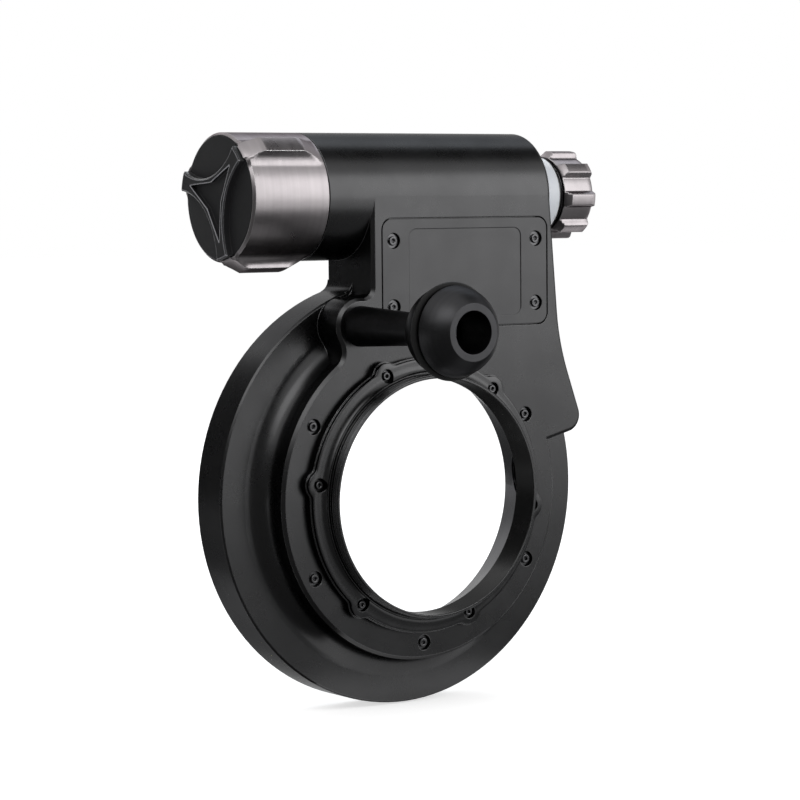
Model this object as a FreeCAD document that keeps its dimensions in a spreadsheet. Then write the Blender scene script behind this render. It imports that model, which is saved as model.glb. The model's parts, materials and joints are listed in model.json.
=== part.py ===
import FreeCAD, Part
import os
import re

import Sketcher

# Ring light for close-up photography.
# Frame: the lens axis is the Y axis, the rear face of the hub lies at Y = 0, +Y is the lit side,
# +X runs along the battery tube towards the knob and +Z is up.

SIZES = {
    # Ring head: radii about the lens axis, depths along Y
    "bore_radius": 33.9,
    "bore_front_radius": 37.85,
    "liner_front": 11.2,
    "liner_rear": 0.5,
    "liner_wall": 1.75,
    "liner_lip": 0.9,
    "liner_lip_step": 0.2,
    "flange_radius": 46.1,
    "flange_rear": 2.75,
    "rim_radius": 61.63,
    "rim_rear": 10.5,
    "rim_front": 23.44,
    "rim_wall": 2.7,
    "rim_bevel": 0.5,
    "hub_radius": 47.8,
    "hub_bevel": 0.9,
    "hub_round": 6.0,
    "hub_plate": 2.6,
    "fit_gap": 0.1,
    "slack": 0.05,
    # Cone shared by the window and the board behind it
    "cone_start": 39.0,
    "cone_slope": 0.5,
    "window_front": 11.6,
    "window_thick": 1.8,
    "lamp_room": 2.6,
    "board_thick": 1.6,
    "seal_width": 1.05,
    "bezel_width": 1.6,
    "bezel_thick": 2.4,
    "bezel_sink": 0.1,
    "lamp_size": 2.8,
    "lamp_height": 1.0,
    "lamp_row_inner": 44.0,
    "lamp_row_outer": 52.0,
    # Mount ring on the rear of the hub
    "ring_outer": 39.8,
    "ring_thick": 3.0,
    "ring_bevel": 0.4,
    "ring_undercut": 0.5,
    "spigot_wall": 1.2,
    "spigot_length": 8.1,
    "spigot_bevel": 0.2,
    "spigot_tongue": 0.4,
    "spigot_foot": 0.5,
    "spigot_foot_top": 4.3,
    "lobe_radius": 4.1,
    "ring_screw_circle": 37.6,
    "ring_screw_angle": 52.0,
    "ring_head_radius": 1.9,
    "ring_head_height": 1.6,
    "ring_head_sink": 0.2,
    "ring_shank_radius": 1.0,
    "ring_shank_length": 3.2,
    # Screws that hold the liner to the hub
    "hub_screw_inset": 3.2,
    "hub_screw_angle": 30.0,
    "hub_head_radius": 2.15,
    "hub_head_height": 1.5,
    "hub_head_sink": 0.15,
    "hub_shank_radius": 1.25,
    "hub_shank_length": 3.6,
    "thumb_angle": 6.5,
    "thumb_width": 11.0,
    "thumb_height": 3.5,
    "thumb_depth": 0.7,
    # Neck between the ring and the tube
    "neck_left": -16.75,
    "neck_edge": 1.2,
    "neck_front_round": 0.8,
    "neck_top_right": 46.9,
    "waist_across": 50.4,
    "waist_up": 42.2,
    "waist_round": 70.0,
    "flare_across": 59.4,
    "flare_up": 16.8,
    "flare_round": 5.0,
    "flare_foot_across": 46.6,
    "flare_foot_up": 13.6,
    # Battery tube
    "tube_radius": 18.3,
    "tube_up": 85.87,
    "tube_left": -30.8,
    "tube_right": 47.2,
    "tube_edge": 1.5,
    "cell_radius": 13.25,
    "cell_left": -34.0,
    "cell_right": 31.0,
    "cell_nub_radius": 5.0,
    "cell_nub": 0.7,
    "cell_room": 0.35,
    "contact_height": 0.5,
    "contact_radius": 4.0,
    "contact_board_thick": 1.6,
    "thread_gap": 0.1,
    "thread_room": 1.0,
    # Cover plate and the room under it
    "plate_left": -13.7,
    "plate_right": 45.6,
    "plate_low": 47.8,
    "plate_high": 79.7,
    "plate_round": 3.5,
    "plate_groove": 0.4,
    "plate_thick": 1.8,
    "label_left": -4.1,
    "label_right": 35.8,
    "label_low": 51.0,
    "label_high": 76.5,
    "label_round": 2.5,
    "label_depth": 0.2,
    "cover_screw_left": -9.5,
    "cover_screw_right": 41.2,
    "cover_screw_low": 54.25,
    "cover_screw_high": 73.15,
    "cover_head_radius": 2.15,
    "cover_head_height": 1.0,
    "cover_head_sink": 0.1,
    "cover_shank_radius": 1.2,
    "cover_shank_length": 4.5,
    "room_left": -6.5,
    "room_right": 38.2,
    "room_low": 51.5,
    "room_high": 69.8,
    "room_depth": 9.5,
    "room_round": 2.0,
    "gasket_width": 1.2,
    "gasket_thick": 0.9,
    "driver_rear": 4.0,
    "driver_thick": 1.2,
    "driver_margin": 0.6,
    "boss_radius": 2.2,
    "boss_left": -3.6,
    "boss_left_up": 60.65,
    "boss_right": 35.4,
    "boss_right_up": 54.4,
    "board_head_radius": 1.7,
    "board_head_height": 1.0,
    "board_shank_radius": 0.9,
    "board_shank_length": 4.4,
    "driver_part_pitch": 10.0,
    "wire_radius": 0.45,
    "wire_room": 0.45,
    "lamp_wire_across": 12.0,
    "lamp_wire_up": 54.5,
    "lamp_wire_pitch": 2.4,
    "rising_wire_up": 12.1,
    "knob_wire_across": 37.0,
    # Ball mount
    "ball_across": -20.84,
    "ball_up": 49.2,
    "ball_back": 44.13,
    "ball_radius": 12.7,
    "ball_end": 54.1,
    "stalk_radius": 4.3,
    "stalk_foot": 5.8,
    "stalk_lobe": 8.0,
    "lobe_round": 5.0,
    "neck_round": 3.0,
    "root_round": 3.5,
    "seal_outer": 13.5,
    "seal_wire": 0.9,
    "seal_room": 1.05,
    "ball_hole_radius": 5.9,
    "ball_head_radius": 5.0,
    "ball_head_height": 6.0,
    "ball_head_sink": 14.2,
    "ball_bolt_radius": 3.0,
    "ball_bolt_length": 40.0,
    "ball_head_bevel": 0.4,
    "ball_hex": 2.89,
    # Knob end of the tube
    "status_radius": 10.7,
    "status_thick": 1.0,
    "status_lamp": 1.6,
    "status_lamp_height": 0.8,
    "status_lamp_circle": 7.8,
    "glow_radius": 11.4,
    "glow_right": 55.7,
    "glow_hollow": 9.9,
    "glow_hollow_depth": 1.8,
    "glow_bore": 5.6,
    "collar_radius": 11.3,
    "collar_thick": 0.8,
    "collar_sleeve": 4.7,
    "collar_bevel": 0.2,
    "encoder_radius": 7.4,
    "encoder_left": 36.5,
    "encoder_body_length": 7.0,
    "encoder_neck_radius": 4.4,
    "encoder_neck_length": 10.5,
    "encoder_floor": 1.5,
    "rotor_radius": 3.0,
    "rotor_left": 38.2,
    "rotor_right": 56.0,
    "shaft_radius": 2.0,
    "shaft_left": 40.0,
    "running_gap": 0.08,
    "knob_radius": 13.2,
    "knob_left": 57.5,
    "knob_right": 68.2,
    "knob_floor": 11.5,
    "knob_bevel": 1.65,
    "knob_edge": 0.6,
    "knob_groove_floor_angle": 9.5,
    "knob_groove_mouth_angle": 16.0,
    "knob_grooves": 8,
    "knob_turned": 29.5,
    "knob_roof": 2.0,
    "disc_radius": 10.4,
    "disc_thick": 0.8,
    "disc_proud": 0.1,
    # Battery cap
    "cap_gap": 0.2,
    "cap_right": -19.0,
    "cap_left": -56.0,
    "cap_spigot_radius": 15.4,
    "cap_inner": 16.0,
    "cap_shoulder": 2.5,
    "cap_bevel": 0.7,
    "cap_lead_in": 0.4,
    "cap_seam_bevel": 0.2,
    "cap_groove_floor": 14.15,
    "cap_groove_width": 1.4,
    "cap_groove_first": -25.6,
    "cap_groove_pitch": 2.6,
    "cap_seal_wire": 0.6,
    "rib_radius": 21.4,
    "rib_right": -38.4,
    "rib_left": -51.5,
    "rib_end": -56.9,
    "rib_angle": 14.5,
    "rib_turned": 45.8,
    "end_disc_radius": 17.5,
    "end_plug_right": -42.0,
    "end_step": 2.5,
    "arm_top": -58.3,
    "arm_radius": 17.7,
    "leaf_radius": 21.2,
    "leaf_centre": 27.4,
    "arm_bevel": 0.45,
    "star_tip": 13.0,
    "star_waist": 4.4,
    "star_depth": 1.4,
    "cap_contact_radius": 12.0,
    "cap_contact_thick": 0.8,
    "cap_spring_radius": 5.0,
    "cap_spring_wall": 0.8,
    "cap_spring_gap": 0.3,
}

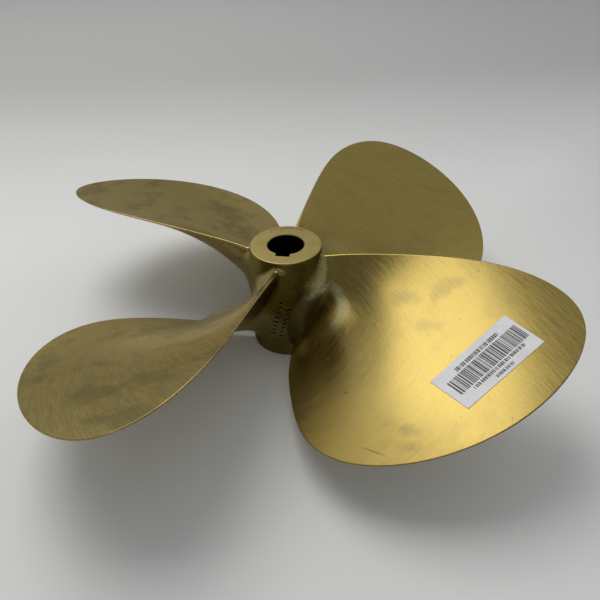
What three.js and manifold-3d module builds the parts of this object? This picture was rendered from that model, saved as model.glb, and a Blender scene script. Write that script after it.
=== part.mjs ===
// Four-blade inboard boat propeller, 23 inch diameter by 19 inch pitch, right-hand.
// Millimetres, with the shaft axis on Z. The hub stands on its forward face at z = 0, and
// +Z points aft, to the small end of the tapered bore where the shaft nut goes.
import * as THREE from "three";
import { LoftGeometry } from "three/addons/geometries/LoftGeometry.js";
import { mergeVertices } from "three/addons/utils/BufferGeometryUtils.js";
import Module from "manifold-3d";

const INCH = 25.4;
const GAP = 0.3; // clearance kept between pieces that touch

// Driving dimensions of the casting
const TIP_RADIUS = (23 * INCH) / 2;
const PITCH = 19 * INCH; // advance of the blade face in one turn
const BLADE_COUNT = 4;
const FIRST_BLADE_ANGLE = -50; // degrees from +X to the first blade's generator line

// Hub: a cone with a 1:10 tapered bore for a 50 mm shaft and a 14 x 9 mm key
const HUB_LENGTH = 118;
const HUB_FORWARD_RADIUS = 39.5;
const HUB_AFT_RADIUS = 37;
const HUB_CHAMFER = 1.2;
const BORE_FORWARD_RADIUS = 25;
const BORE_AFT_RADIUS = BORE_FORWARD_RADIUS - HUB_LENGTH / 20;
const BORE_CHAMFER = 0.8;
const KEYWAY_WIDTH = 14;
const KEYWAY_DEPTH = 3.6; // below the bore's wall, all along the taper
const KEYWAY_ANGLE = -100; // degrees from +X
const HUB_SEGMENTS = 64;

// Blade: chord, skew and rake are Bezier values from the root (first) to the tip (last)
const ROOT_RADIUS = 38; // where the blade outline starts
const BURIED_RADIUS = 34; // the blade is made from here, then cut to the hub's cone
const FACE_HEIGHT = 65; // height of the generator line at the root
const CHORD = [100, 184, 193, 436, 435]; // times the half-ellipse factor that rounds the tip
const SKEW = [0, -21, 11, -50, 67]; // offset of the mid-chord line along the pitch line
const RAKE = [0, 23, 30]; // climb of the generator line towards aft
const ROOT_THICKNESS = 20;
const TIP_THICKNESS = 5;
const EDGE_THICKNESS = 1.8;
const LEADING_BIAS = 0.3; // how far the back's arch leans towards the leading edge
const TIP_LAND = 6; // shortest chord, at the very tip

// Low swelling of the aft face beside the hub
const SWELL_HEIGHT = 6.5;
const SWELL_RADIUS = 44;
const SWELL_ALONG = -20; // its centre along the pitch line, and from the shaft axis
const SWELL_FROM_AXIS = 68;

const SPAN_STEPS = 21;
const CHORD_STEPS = 16;

// Stock label: a 89 x 41 mm sticker on the first blade's aft face
const LABEL_LENGTH = 89;
const LABEL_WIDTH = 41;
const LABEL_THICKNESS = 0.3;
const LABEL_RADIUS = 231; // radius of its centre
const LABEL_ANGLE = 5.3; // degrees round the axis from the generator line to its centre
const LABEL_TURN = 12; // degrees that its long side is turned outwards from the pitch line
const LABEL_STEPS = 12;

const wasm = await Module();
wasm.setup();

const radians = THREE.MathUtils.degToRad;

// A closed three.js geometry as a solid that can be joined and cut.
function solidOf(geometry) {
  const bare = new THREE.BufferGeometry();
  bare.setAttribute("position", geometry.getAttribute("position"));
  bare.setIndex(geometry.getIndex());
  const merged = mergeVertices(bare, 1e-3);
  const mesh = new wasm.Mesh({
    numProp: 3,
    vertProperties: merged.attributes.position.array,
    triVerts: new Uint32Array(merged.index.array),
  });
  return new wasm.Manifold(mesh);
}

// A solid as a three.js geometry.
function geometryOf(solid) {
  const mesh = solid.getMesh();
  const geometry = new THREE.BufferGeometry();
  geometry.setAttribute("position", new THREE.BufferAttribute(mesh.vertProperties, 3));
  geometry.setIndex(new THREE.BufferAttribute(mesh.triVerts, 1));
  geometry.computeVertexNormals();
  return geometry;
}

// A solid of revolution about Z from [radius, height] pairs listed anticlockwise.
function revolve(profile) {
  const points = profile.map(([radius, height]) => new THREE.Vector2(radius, height));
  return new THREE.LatheGeometry([...points, points[0].clone()], HUB_SEGMENTS).rotateX(Math.PI / 2);
}

// The value at share (0 to 1) of a Bezier curve with any number of control values.
function bezier(values, share) {
  if (values.length === 1) return values[0];
  const lower = bezier(values.slice(0, -1), share);
  const upper = bezier(values.slice(1), share);
  return lower + (upper - lower) * share;
}

function spanShare(radius) {
  return (radius - ROOT_RADIUS) / (TIP_RADIUS - ROOT_RADIUS);
}

// A point of the blade: on the cylinder of this radius, so far along the helical pitch line
// from the generator (aft is positive), and so deep below the aft face.
function bladePoint(radius, along, depth) {
  const pitchAngle = Math.atan2(PITCH, 2 * Math.PI * radius);
  const generatorHeight = FACE_HEIGHT + bezier(RAKE, spanShare(radius));
  const arc = along * Math.cos(pitchAngle) + depth * Math.sin(pitchAngle);
  const climb = along * Math.sin(pitchAngle) - depth * Math.cos(pitchAngle);
  const angle = arc / radius;
  return new THREE.Vector3(
    radius * Math.cos(angle),
    radius * Math.sin(angle),
    generatorHeight + climb,
  );
}

// Height of the swelling above the aft face.
function swelling(radius, along) {
  const reach = Math.hypot(radius - SWELL_FROM_AXIS, along - SWELL_ALONG) / SWELL_RADIUS;
  return SWELL_HEIGHT * Math.max(1 - reach ** 2, 0) ** 2;
}

// Closed outline of the blade's section at one radius: aft face flat apart from its swelling,
// forward back arched.
function bladeSection(radius) {
  const share = spanShare(radius);
  const ellipse = Math.sqrt(Math.max(1 - share * share, 0));
  const chord = Math.max(ellipse * bezier(CHORD, share), TIP_LAND);
  const middle = bezier(SKEW, share);
  const arch = THREE.MathUtils.lerp(ROOT_THICKNESS, TIP_THICKNESS, share) - EDGE_THICKNESS;
  const points = [];
  for (let i = 0; i < 2 * CHORD_STEPS; i++) {
    const turn = (Math.PI * i) / CHORD_STEPS;
    const across = Math.cos(turn); // 1 at the trailing edge, -1 at the leading edge
    const along = middle + (chord / 2) * across;
    const bulge = Math.abs(Math.sin(turn));
    const onBack = turn > Math.PI;
    const depth = onBack
      ? EDGE_THICKNESS * Math.cbrt(bulge) + arch * bulge ** 2 * (1 - LEADING_BIAS * across)
      : -swelling(radius, along) * (1 - across ** 6);
    points.push(bladePoint(radius, along, depth));
  }
  return points;
}

function bladeGeometry() {
  const sections = [bladeSection(BURIED_RADIUS)];
  for (let i = 0; i <= SPAN_STEPS; i++) {
    const fromTip = 1 - i / SPAN_STEPS; // squared below, so the sections crowd at the tip
    sections.push(
      bladeSection(THREE.MathUtils.lerp(ROOT_RADIUS, TIP_RADIUS, 1 - fromTip * fromTip)),
    );
  }
  const blade = new LoftGeometry(sections, { capStart: true, capEnd: true });
  const hubSpace = revolve([
    [0, -GAP],
    [HUB_FORWARD_RADIUS + GAP, -GAP],
    [HUB_AFT_RADIUS + GAP, HUB_LENGTH + GAP],
    [0, HUB_LENGTH + GAP],
  ]);
  return geometryOf(solidOf(blade).subtract(solidOf(hubSpace)));
}

function hubGeometry() {
  const body = revolve([
    [BORE_FORWARD_RADIUS + BORE_CHAMFER, 0],
    [HUB_FORWARD_RADIUS - HUB_CHAMFER, 0],
    [HUB_FORWARD_RADIUS, HUB_CHAMFER],
    [HUB_AFT_RADIUS, HUB_LENGTH - HUB_CHAMFER],
    [HUB_AFT_RADIUS - HUB_CHAMFER, HUB_LENGTH],
    [BORE_AFT_RADIUS + BORE_CHAMFER, HUB_LENGTH],
    [BORE_AFT_RADIUS, HUB_LENGTH - BORE_CHAMFER],
    [BORE_FORWARD_RADIUS, BORE_CHAMFER],
  ]);
  return geometryOf(solidOf(body).subtract(solidOf(keywayGeometry())));
}

// The space of the keyway: its floor follows the taper of the bore.
function keywayGeometry() {
  const overrun = 5;
  const flare = (overrun * (BORE_FORWARD_RADIUS - BORE_AFT_RADIUS)) / HUB_LENGTH;
  const side = new THREE.Shape([
    new THREE.Vector2(0, -overrun),
    new THREE.Vector2(BORE_FORWARD_RADIUS + flare + KEYWAY_DEPTH, -overrun),
    new THREE.Vector2(BORE_AFT_RADIUS - flare + KEYWAY_DEPTH, HUB_LENGTH + overrun),
    new THREE.Vector2(0, HUB_LENGTH + overrun),
  ]);
  return new THREE.ExtrudeGeometry(side, { depth: KEYWAY_WIDTH, bevelEnabled: false })
    .translate(0, 0, -KEYWAY_WIDTH / 2)
    .rotateX(Math.PI / 2)
    .rotateZ(radians(KEYWAY_ANGLE));
}

// The label is a thin slab laid straight across the blade face, a clearance above it.
function labelGeometry() {
  const slab = new THREE.BoxGeometry(
    LABEL_LENGTH,
    LABEL_WIDTH,
    LABEL_THICKNESS,
    LABEL_STEPS,
    LABEL_STEPS / 2,
  );
  const turn = radians(LABEL_TURN);
  const slope = Math.atan2(PITCH, 2 * Math.PI * LABEL_RADIUS); // of the face under the label
  const corner = new THREE.Vector3();
  const position = slab.getAttribute("position");
  for (let i = 0; i < position.count; i++) {
    corner.fromBufferAttribute(position, i);
    const across = (corner.x * Math.cos(turn) + corner.y * Math.sin(turn)) * Math.cos(slope);
    const outward = LABEL_RADIUS + corner.x * Math.sin(turn) - corner.y * Math.cos(turn);
    const radius = Math.hypot(across, outward);
    const angle = radians(LABEL_ANGLE) + Math.atan2(across, outward);
    const along = (angle * radius) / Math.cos(Math.atan2(PITCH, 2 * Math.PI * radius));
    const height = GAP + LABEL_THICKNESS / 2 + corner.z;
    const laid = bladePoint(radius, along, -height);
    position.setXYZ(i, laid.x, laid.y, laid.z);
  }
  slab.computeVertexNormals();
  return slab;
}

const hubBronze = new THREE.MeshStandardMaterial({
  color: 0x8a7742,
  metalness: 1,
  roughness: 0.45,
});
const bladeBronze = new THREE.MeshStandardMaterial({
  color: 0xa8914f,
  metalness: 1,
  roughness: 0.35,
});
const labelFilm = new THREE.MeshStandardMaterial({
  color: 0xe6e6e4,
  metalness: 0,
  roughness: 0.6,
});

function part(name, geometry, material, turn = 0) {
  const mesh = new THREE.Mesh(geometry, material);
  mesh.name = name;
  mesh.rotation.z = radians(turn);
  return mesh;
}

const propeller = new THREE.Group();
propeller.add(part("hub", hubGeometry(), hubBronze));

const blade = bladeGeometry();
for (let i = 0; i < BLADE_COUNT; i++) {
  const angle = FIRST_BLADE_ANGLE + (360 / BLADE_COUNT) * i;
  propeller.add(part(`blade_${i + 1}`, blade, bladeBronze, angle));
}

propeller.add(part("stock_label", labelGeometry(), labelFilm, FIRST_BLADE_ANGLE));

export default propeller;
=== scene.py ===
"""Four-blade bronze boat propeller with a stock label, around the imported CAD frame.

Shape values are in millimetres and turned into metres when a mesh is made. The shaft axis is Z,
the hub stands on its forward face at z = 0, and +Z points aft.
"""

import math
import random

import bpy
import numpy as np
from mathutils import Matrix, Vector


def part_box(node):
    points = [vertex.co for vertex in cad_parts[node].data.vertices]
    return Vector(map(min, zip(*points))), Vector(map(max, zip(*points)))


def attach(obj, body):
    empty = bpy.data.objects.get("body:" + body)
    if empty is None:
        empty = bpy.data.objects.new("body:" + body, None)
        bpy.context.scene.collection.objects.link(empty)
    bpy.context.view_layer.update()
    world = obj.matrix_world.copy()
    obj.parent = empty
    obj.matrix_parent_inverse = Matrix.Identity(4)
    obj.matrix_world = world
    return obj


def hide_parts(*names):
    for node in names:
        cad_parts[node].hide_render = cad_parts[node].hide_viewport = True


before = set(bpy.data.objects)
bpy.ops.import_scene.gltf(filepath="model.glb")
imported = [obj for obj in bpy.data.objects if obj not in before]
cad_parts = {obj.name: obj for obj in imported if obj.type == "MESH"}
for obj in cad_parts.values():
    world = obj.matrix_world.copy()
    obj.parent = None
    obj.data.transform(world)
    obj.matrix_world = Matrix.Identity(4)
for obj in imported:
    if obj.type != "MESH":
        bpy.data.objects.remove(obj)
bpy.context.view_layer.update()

MM = 0.001

# ---------------------------------------------------------------- shape, mostly as in the CAD part
HUB_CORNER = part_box("hub")[1]
HUB_LENGTH = HUB_CORNER.z / MM
HUB_FORWARD_RADIUS = HUB_CORNER.x / MM
HUB_AFT_RADIUS = 37
BORE_FORWARD_RADIUS = 25
BORE_AFT_RADIUS = BORE_FORWARD_RADIUS - HUB_LENGTH / 20  # taper 1:10 on diameter
KEYWAY_WIDTH = 14
KEYWAY_DEPTH = 3.6
KEYWAY_ANGLE = math.radians(-100)

# Blade: chord, skew and rake are Bezier values from the root (first) to the tip (last)
TIP_RADIUS = 292.1 - 0.2  # 23 inch diameter, less the facets of the CAD outline
PITCH = 482.6  # 19 inches
ROOT_RADIUS = 38
FACE_HEIGHT = 65  # height of the generator line at the root
CHORD = (100, 184, 193, 436, 435)
SKEW = (0, -21, 11, -50, 67)
RAKE = (0, 23, 30)
ROOT_THICKNESS = 20
TIP_THICKNESS = 5
EDGE_THICKNESS = 1.8
ROOT_EDGE_EXTRA = 4.5  # the edges are this much thicker where they meet the hub
LEADING_BIAS = 0.3  # how far the back's arch leans towards the leading edge
BLADE_COUNT = 4
FIRST_BLADE_ANGLE = math.radians(-50)

# Fillets between blade and hub
EDGE_FILLET = 5
FACE_FILLET = 22
FACE_FILLET_LEAN = 0.2  # it is wider by this share towards the leading edge
BACK_FILLET = 24
FILLET_SINK = 0.03  # how far its rim is let into the hub
BURIED_RINGS = ((-0.6, 3), (-0.25, 1.2))  # lift and extra spread of the rings inside the hub
ANCHOR_DEPTH = 6  # the blade's inner end closes this far inside the hub's aft radius

# Low swelling of the aft face beside the hub: its height, radius and centre on the blade
SWELL_HEIGHT = 6.5
SWELL_RADIUS = 44
SWELL_ALONG = -20
SWELL_FROM_AXIS = 68

AROUND = 132  # points around a blade section
EDGE_CROWDING = 0.33  # how strongly they crowd towards its two edges
SPAN_ROWS = 92
FILLET_ROWS = 14
SIDE = 5  # third blade coordinate: this amid the aft face, 0 at the edges, -SIDE amid the back

# Loops of points that make the hub
HUB_AROUND = 720  # points in each
FOOT_LOOPS = ((1.2, 0), (0.35, 0.35), (0.04, 1.2))  # (inset, height) of its rounded foot
SIDE_MARGINS = (3, 2.5)  # the loops of its side start and end this far from its two ends
SIDE_LOOPS = 24
HUB_ROUNDING = 0.8  # radius of the rounded aft edge
ROUNDING_LOOPS = 6
FACE_LOOPS = (35, 32, 29, 27.5)  # radii of the loops on the aft face
BORE_CHAMFER = 0.6
KEYWAY_CHAMFER = 0.4
BORE_ROWS = 16  # loops down the bore's wall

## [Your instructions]
Each line from the one holding "bpy.data.objects.remove(obj)" to the one holding "FIRST_BLADE_ANGLE = math.radians(-50)", those two included, is to be transcribed exactly, and no other line.

## [Full response]
        bpy.data.objects.remove(obj)
bpy.context.view_layer.update()

MM = 0.001

# ---------------------------------------------------------------- shape, mostly as in the CAD part
HUB_CORNER = part_box("hub")[1]
HUB_LENGTH = HUB_CORNER.z / MM
HUB_FORWARD_RADIUS = HUB_CORNER.x / MM
HUB_AFT_RADIUS = 37
BORE_FORWARD_RADIUS = 25
BORE_AFT_RADIUS = BORE_FORWARD_RADIUS - HUB_LENGTH / 20  # taper 1:10 on diameter
KEYWAY_WIDTH = 14
KEYWAY_DEPTH = 3.6
KEYWAY_ANGLE = math.radians(-100)

# Blade: chord, skew and rake are Bezier values from the root (first) to the tip (last)
TIP_RADIUS = 292.1 - 0.2  # 23 inch diameter, less the facets of the CAD outline
PITCH = 482.6  # 19 inches
ROOT_RADIUS = 38
FACE_HEIGHT = 65  # height of the generator line at the root
CHORD = (100, 184, 193, 436, 435)
SKEW = (0, -21, 11, -50, 67)
RAKE = (0, 23, 30)
ROOT_THICKNESS = 20
TIP_THICKNESS = 5
EDGE_THICKNESS = 1.8
ROOT_EDGE_EXTRA = 4.5  # the edges are this much thicker where they meet the hub
LEADING_BIAS = 0.3  # how far the back's arch leans towards the leading edge
BLADE_COUNT = 4
FIRST_BLADE_ANGLE = math.radians(-50)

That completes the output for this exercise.